L’ultima parte del libro racconta, dopo 50 anni, il ritorno di Amerigo a Napoli per la morte della madre. Da quella sera non era più tornato nella sua città. Ora è un musicista affermato che ha troncato qualsiasi rapporto con i vicoli e quella città. Queste ultime sono pagine drammatiche, con un Io narrante adulto e maturo che segna un cambio di registro e di tono nel racconto di colpo diventato aspro, asciutto, malinconico, lento.
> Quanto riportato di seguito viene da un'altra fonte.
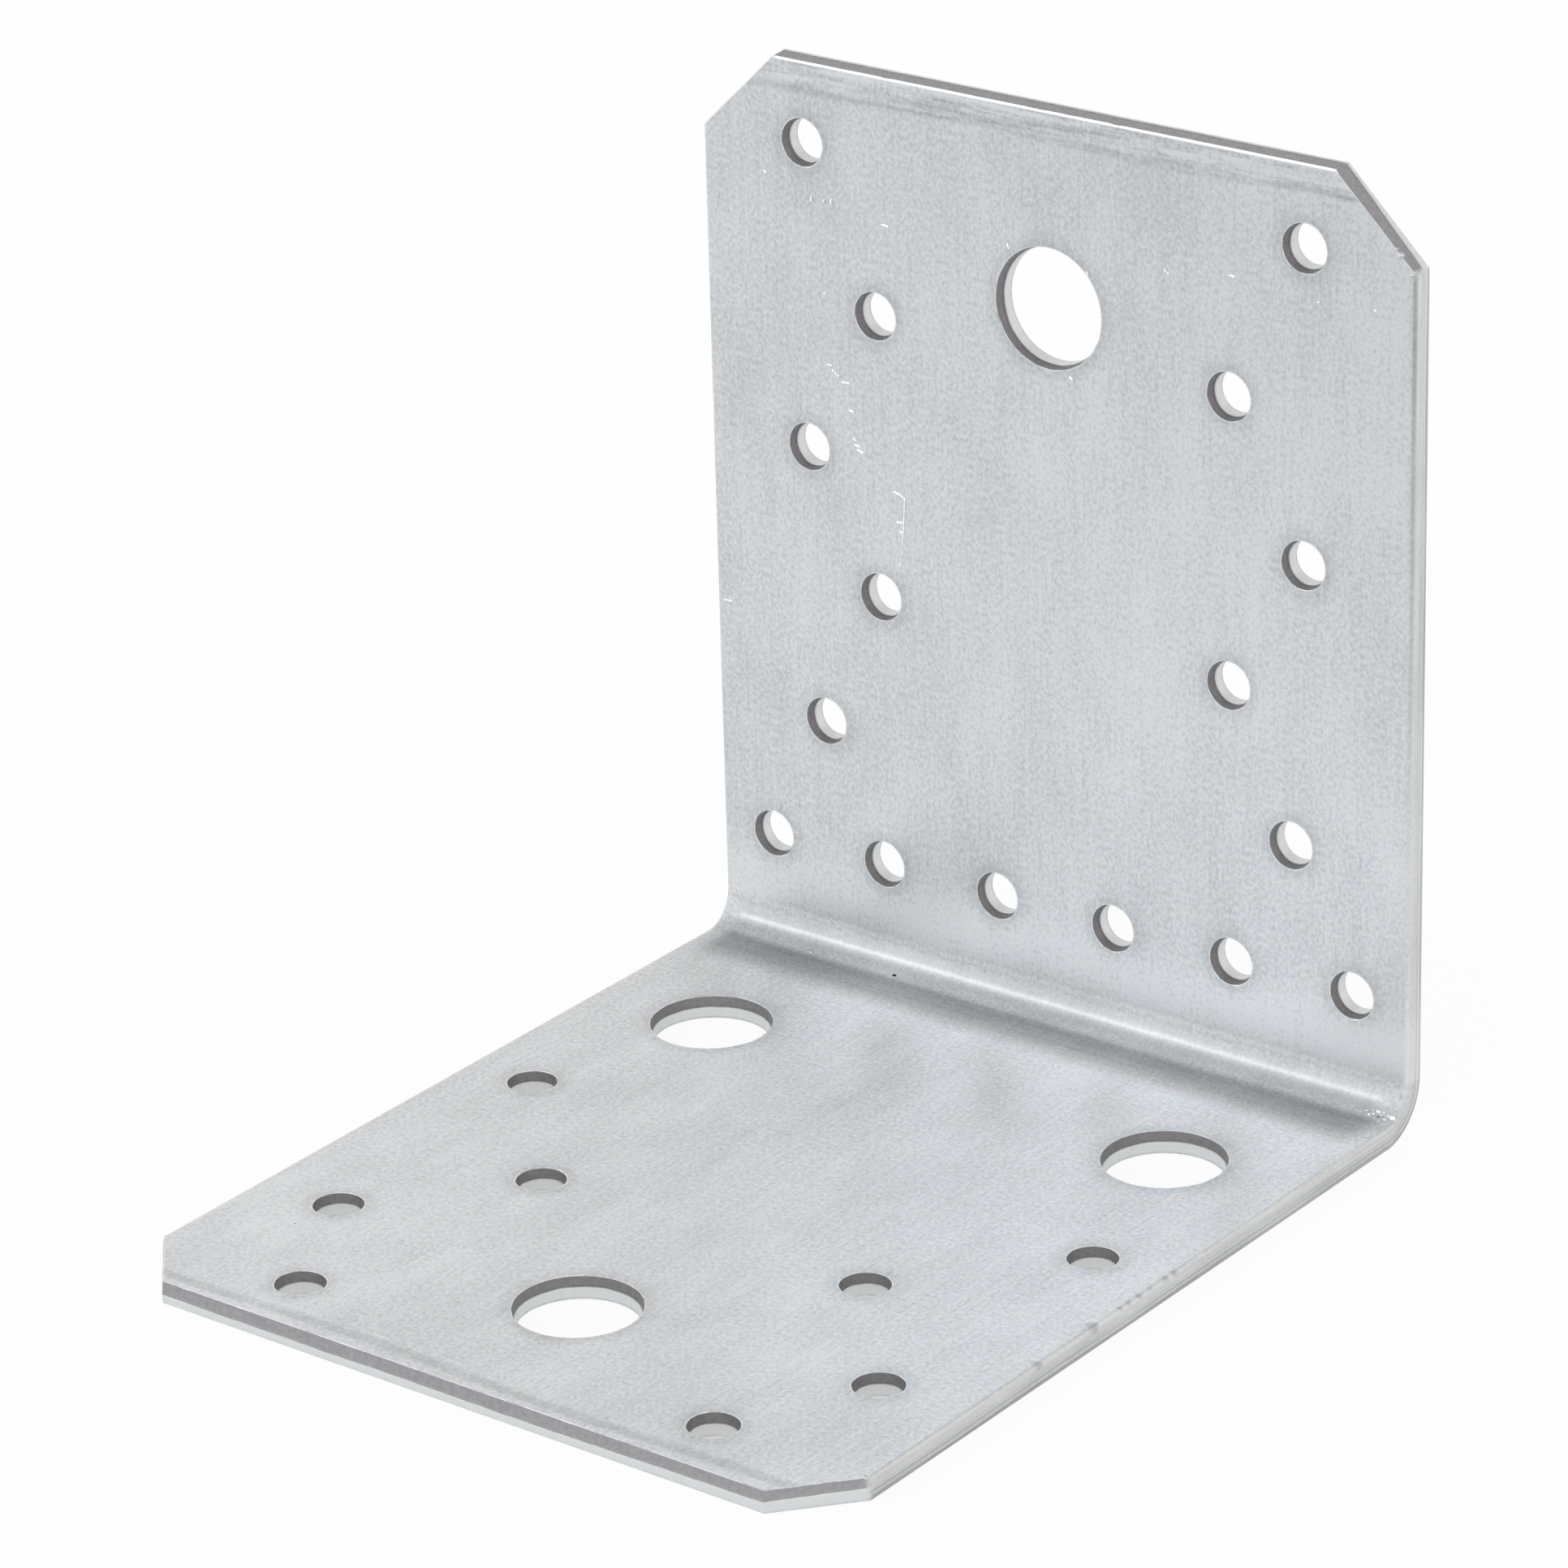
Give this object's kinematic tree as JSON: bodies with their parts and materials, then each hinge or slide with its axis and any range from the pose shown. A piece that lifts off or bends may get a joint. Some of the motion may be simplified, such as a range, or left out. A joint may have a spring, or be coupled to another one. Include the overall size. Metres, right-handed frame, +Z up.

E poi l’epilogo, che lascio al piacere della lettura del romanzo.
Nel racconto si possono riconoscere tanti protagonisti reali della vita cittadina napoletana e attivisti politici del secondo dopoguerra: da Maurizio Valenzi a Gaetano Macchiaroli a “Lenuccia” Cerasuolo, protagonista della Quattro Giornate, che nel libro diventa Maddalena Criscuolo.
Un romanzo coinvolgente, raccontato in prima persona da Amerigo, con un linguaggio fluente e aderente alla realtà, ricco di ironia, tenerezza e di carica emotiva. La storia di Amerigo è storia di miseria e di eroismo, della capacità di reagire di un’Italia che ha voglia di ricominciare, insieme e senza divisioni. «Questo è un Paese che ogni tanto ha bisogno di ricordarsi che ha fatto delle cose bellissime», ci ammonisce nel documentario Pasta Nera Luciana Viviani, figlia del grande commediografo Raffaele, partigiana, parlamentare del PCI, attivista dell’Unione donne italiane, fra le organizzatrici dei cosiddetti “treni della felicità” napoletani. Una pagina bella, anzi “bellissima”, della nostra storia che Viola Ardone ci restituisce dopo tanti anni con una freschezza affascinante, uno stile coinvolgente e una trama appassionante.